→ Exercise aim
Count up the lines in the following listing that hold the word "from", then give only that count.

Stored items
━━━━━━━━━━━━━━━━━━━━
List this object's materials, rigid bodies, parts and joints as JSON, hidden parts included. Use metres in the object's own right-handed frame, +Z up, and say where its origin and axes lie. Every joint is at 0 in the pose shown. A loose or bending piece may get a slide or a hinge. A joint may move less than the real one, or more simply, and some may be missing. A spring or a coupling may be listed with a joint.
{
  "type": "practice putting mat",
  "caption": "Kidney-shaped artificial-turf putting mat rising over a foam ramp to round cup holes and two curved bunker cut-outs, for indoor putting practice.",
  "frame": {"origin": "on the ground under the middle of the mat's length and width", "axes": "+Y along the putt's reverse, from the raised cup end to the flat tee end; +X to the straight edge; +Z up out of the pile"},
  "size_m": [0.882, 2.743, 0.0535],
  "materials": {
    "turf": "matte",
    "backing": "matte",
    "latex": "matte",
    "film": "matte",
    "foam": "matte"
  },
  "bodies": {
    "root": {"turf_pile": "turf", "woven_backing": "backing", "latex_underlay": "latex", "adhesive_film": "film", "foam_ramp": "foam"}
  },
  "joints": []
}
━━━━━━━━━━━━━━━━━━━━
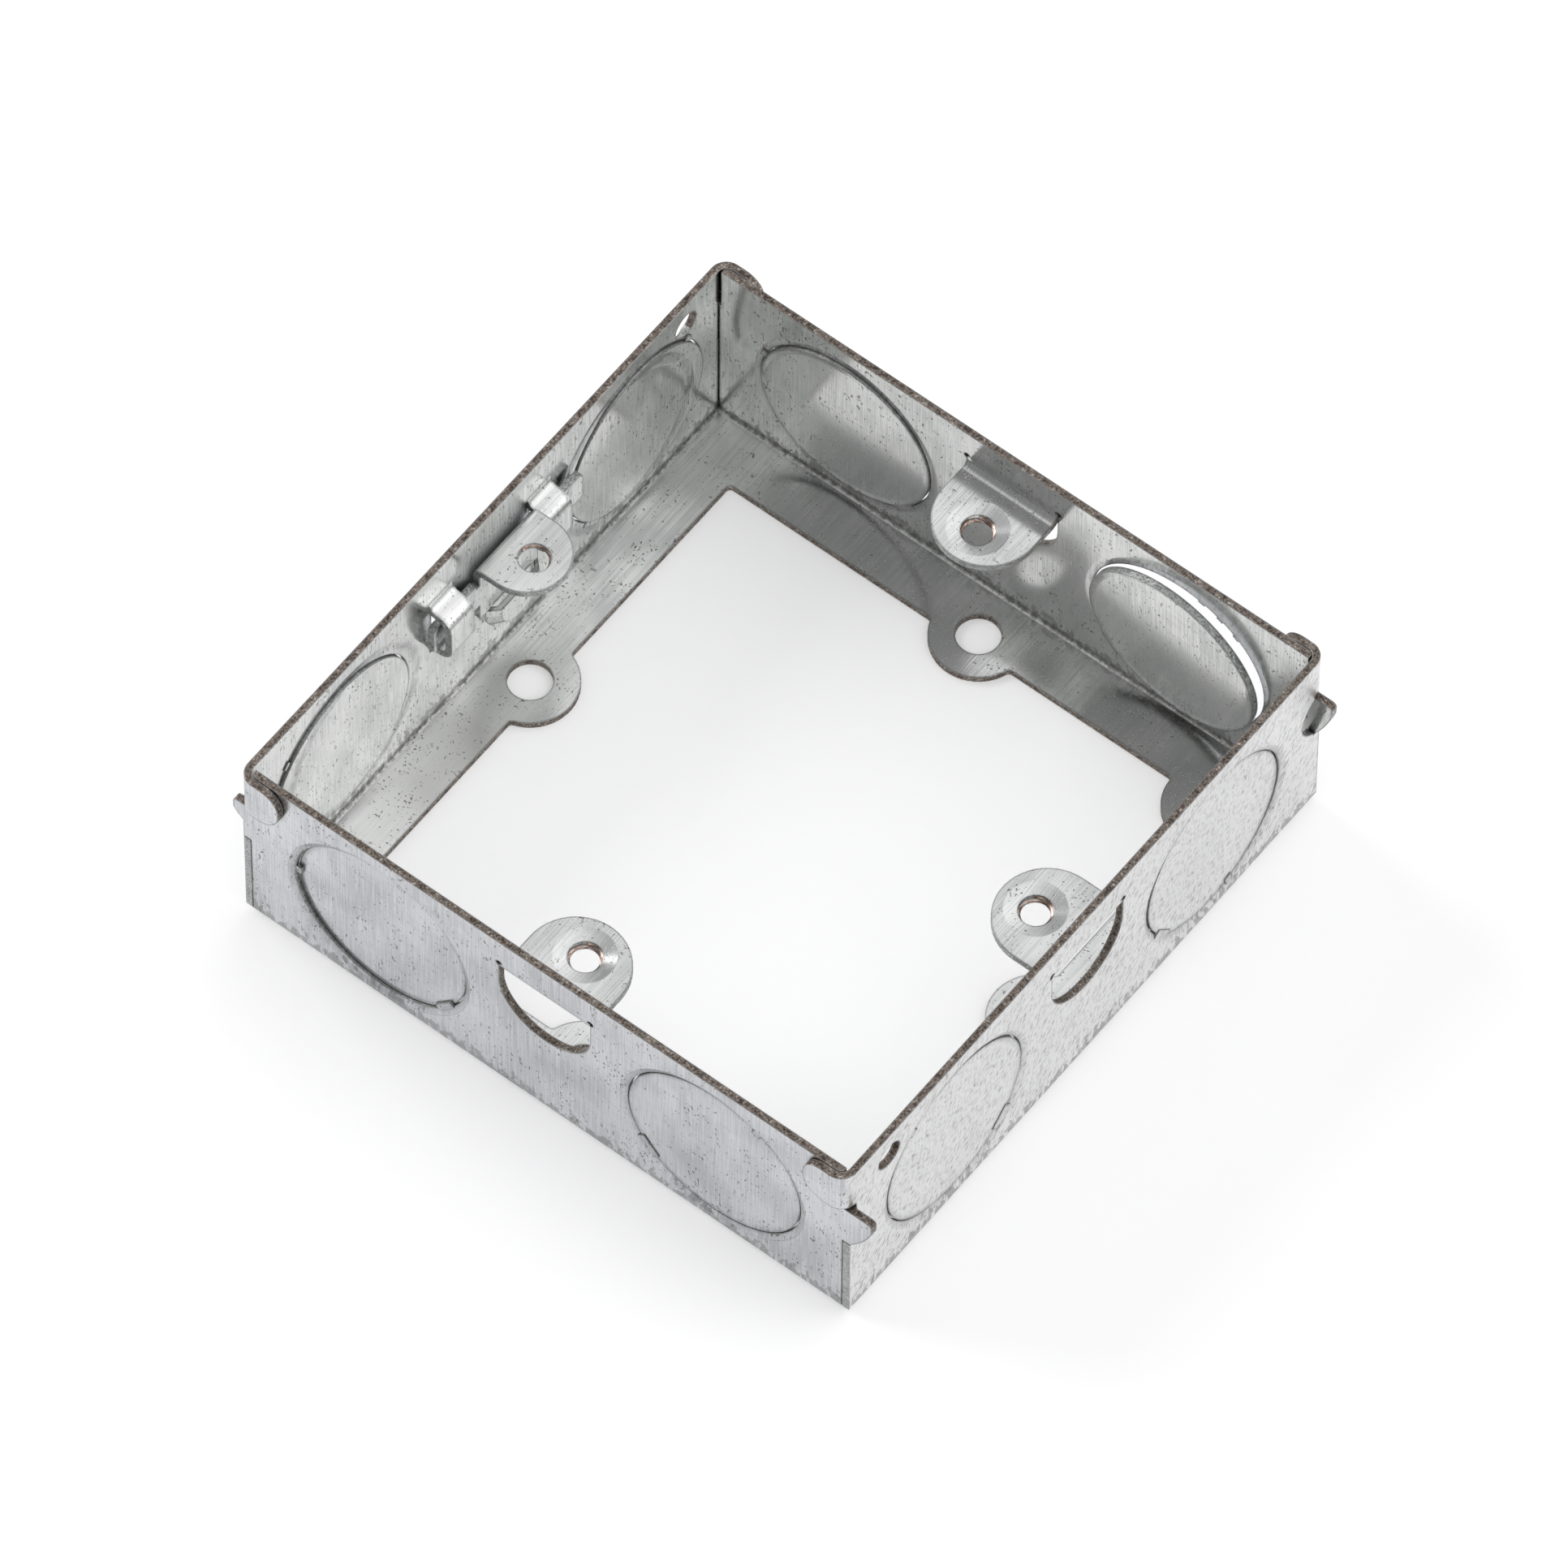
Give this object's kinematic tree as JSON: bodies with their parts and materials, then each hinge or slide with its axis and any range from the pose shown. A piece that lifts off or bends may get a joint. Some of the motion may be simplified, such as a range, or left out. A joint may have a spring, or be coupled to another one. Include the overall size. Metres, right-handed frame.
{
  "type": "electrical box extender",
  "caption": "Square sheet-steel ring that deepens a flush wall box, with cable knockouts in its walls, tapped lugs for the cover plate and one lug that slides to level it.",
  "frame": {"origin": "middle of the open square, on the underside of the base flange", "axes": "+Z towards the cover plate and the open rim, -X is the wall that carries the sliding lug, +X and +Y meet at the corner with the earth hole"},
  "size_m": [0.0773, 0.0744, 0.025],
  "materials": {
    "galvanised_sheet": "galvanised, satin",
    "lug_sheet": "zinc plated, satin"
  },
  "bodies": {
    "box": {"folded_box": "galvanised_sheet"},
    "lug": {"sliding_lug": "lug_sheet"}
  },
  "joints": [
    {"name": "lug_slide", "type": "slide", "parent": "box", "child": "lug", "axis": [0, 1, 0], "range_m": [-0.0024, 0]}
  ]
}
━━━━━━━━━━━━━━━━━━━━
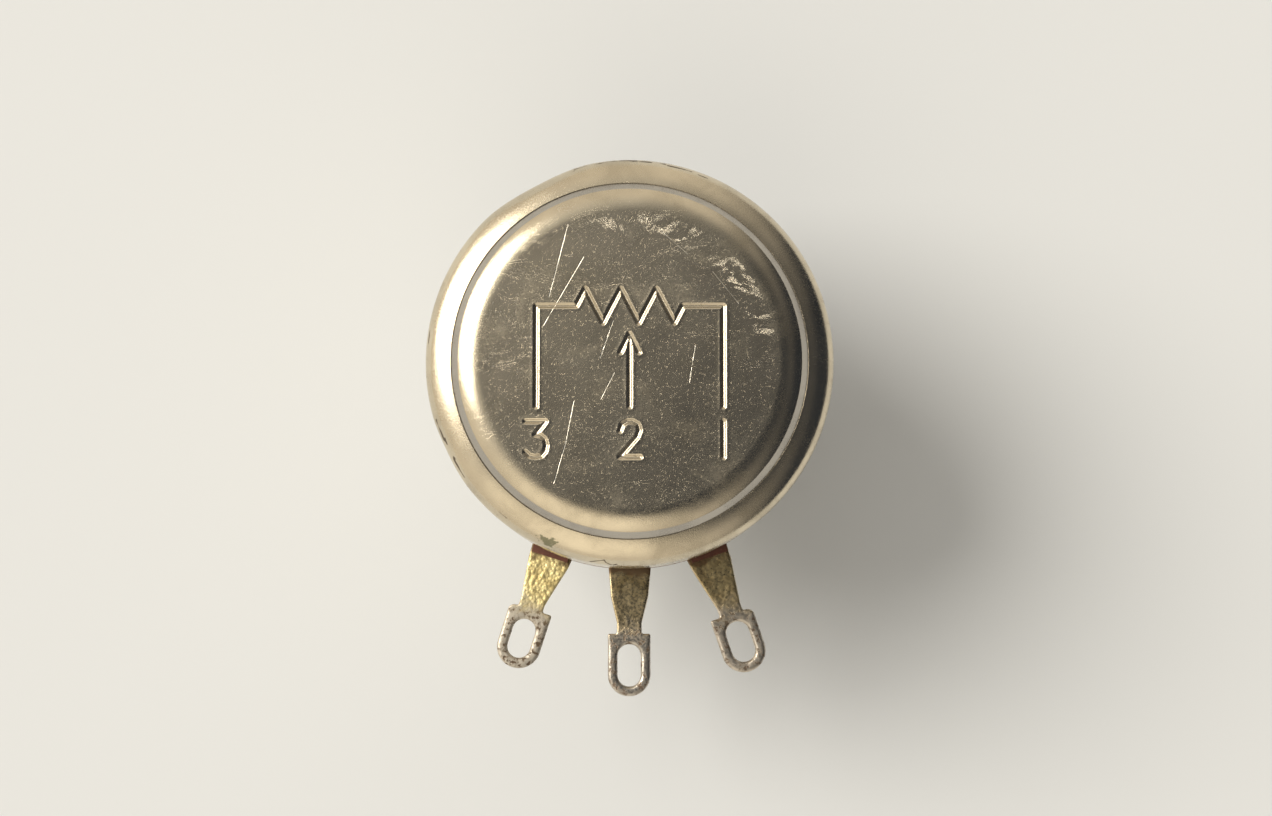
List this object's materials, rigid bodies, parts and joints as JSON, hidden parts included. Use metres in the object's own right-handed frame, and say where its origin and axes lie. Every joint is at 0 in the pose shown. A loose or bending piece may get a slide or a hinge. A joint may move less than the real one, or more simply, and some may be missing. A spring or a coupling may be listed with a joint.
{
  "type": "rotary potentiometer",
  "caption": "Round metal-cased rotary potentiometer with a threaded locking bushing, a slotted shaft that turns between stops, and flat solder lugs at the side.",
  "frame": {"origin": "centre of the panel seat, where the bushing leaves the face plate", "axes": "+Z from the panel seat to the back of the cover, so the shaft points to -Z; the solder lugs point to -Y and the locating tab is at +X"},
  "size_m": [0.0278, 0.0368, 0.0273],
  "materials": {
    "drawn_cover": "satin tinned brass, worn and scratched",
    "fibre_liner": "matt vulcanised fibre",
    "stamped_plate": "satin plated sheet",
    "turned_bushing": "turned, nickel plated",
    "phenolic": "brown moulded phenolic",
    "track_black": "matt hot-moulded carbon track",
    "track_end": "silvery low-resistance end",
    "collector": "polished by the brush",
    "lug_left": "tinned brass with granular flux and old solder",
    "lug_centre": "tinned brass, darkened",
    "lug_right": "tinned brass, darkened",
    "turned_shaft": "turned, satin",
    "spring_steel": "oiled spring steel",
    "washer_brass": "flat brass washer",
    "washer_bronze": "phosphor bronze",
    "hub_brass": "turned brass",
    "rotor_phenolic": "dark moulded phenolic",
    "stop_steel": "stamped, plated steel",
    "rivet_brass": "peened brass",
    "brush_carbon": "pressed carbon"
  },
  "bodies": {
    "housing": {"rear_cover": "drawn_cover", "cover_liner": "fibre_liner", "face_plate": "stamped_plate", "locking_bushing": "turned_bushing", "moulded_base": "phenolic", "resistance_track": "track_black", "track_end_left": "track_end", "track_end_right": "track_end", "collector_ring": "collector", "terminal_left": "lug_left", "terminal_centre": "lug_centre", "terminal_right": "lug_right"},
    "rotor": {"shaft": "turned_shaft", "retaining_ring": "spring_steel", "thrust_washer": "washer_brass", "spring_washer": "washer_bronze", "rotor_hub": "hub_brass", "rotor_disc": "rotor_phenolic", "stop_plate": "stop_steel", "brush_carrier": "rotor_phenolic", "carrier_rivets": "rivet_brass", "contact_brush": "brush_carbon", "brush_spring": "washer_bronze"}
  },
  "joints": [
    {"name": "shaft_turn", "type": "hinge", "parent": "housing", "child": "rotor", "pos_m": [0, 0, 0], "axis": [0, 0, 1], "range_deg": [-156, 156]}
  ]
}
━━━━━━━━━━━━━━━━━━━━
→ Answer to this exercise
3